In announcing his intention to vote for the resolution against President Trump’s declaration, Senator Rand Paul (R-KY) detailed his reasons in an op-ed on the Fox News website, titled “I support President Trump, but I can’t support this National Emergency Declaration.”
There are really two questions involved in the decision about emergency funding. First, does statutory law allow for the president’s emergency orders, and, second, does the Constitution permit these emergency orders? As far as the statute goes, the answer is maybe — although no president has previously used emergency powers to spend money denied by Congress, and it was clearly not intended to do that. But there is a much larger question: the question of whether or not this power and therefore this action are constitutional.

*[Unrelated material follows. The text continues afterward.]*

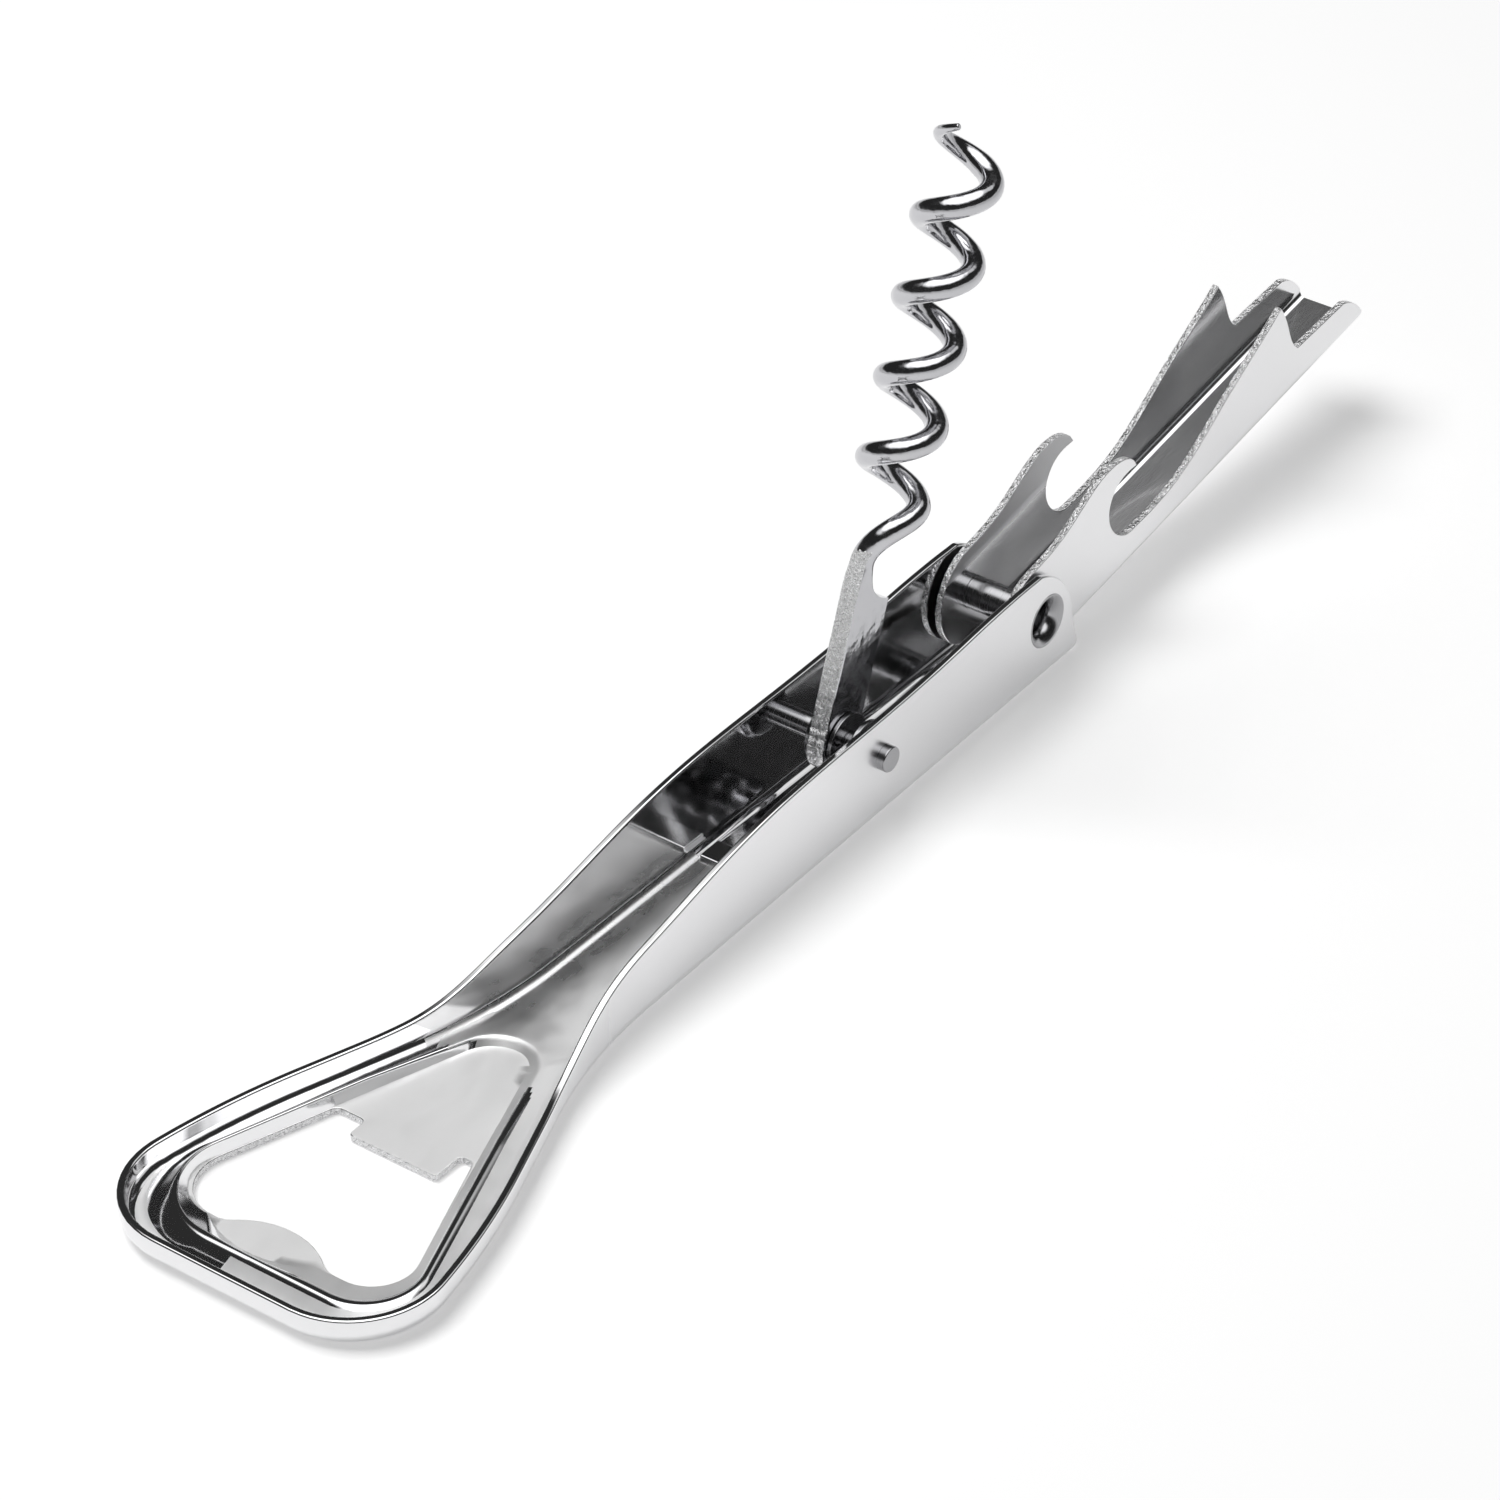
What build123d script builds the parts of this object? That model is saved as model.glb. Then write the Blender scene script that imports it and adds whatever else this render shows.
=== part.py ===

…To my mind, like it or not, we had this conversation. In fact, the government was shut down in a public battle over how much money would be spent on the wall and border security. It ended with a deal that Congress passed and the president signed into law, thus determining the amount. Congress clearly expressed its will not to spend more than $1.3 billion and to restrict how much of that money could go to barriers. Therefore, President Trump’s emergency order is clearly in opposition to the will of Congress. Moreover, the broad principle of separation of powers in the Constitution delegates the power of the purse to Congress. This turns that principle on its head.
…I must vote how my principles dictate. My oath is to the Constitution, not to any man or political party. I stand with the president often, and I do so with a loud voice. Today, I think he’s wrong, not on policy, but in seeking to expand the powers of the presidency beyond their constitutional limits. I understand his frustration. Dealing with Congress can be pretty difficult sometimes. But Congress appropriates money, and his only constitutional recourse, if he does not like the amount they appropriate, is to veto the bill.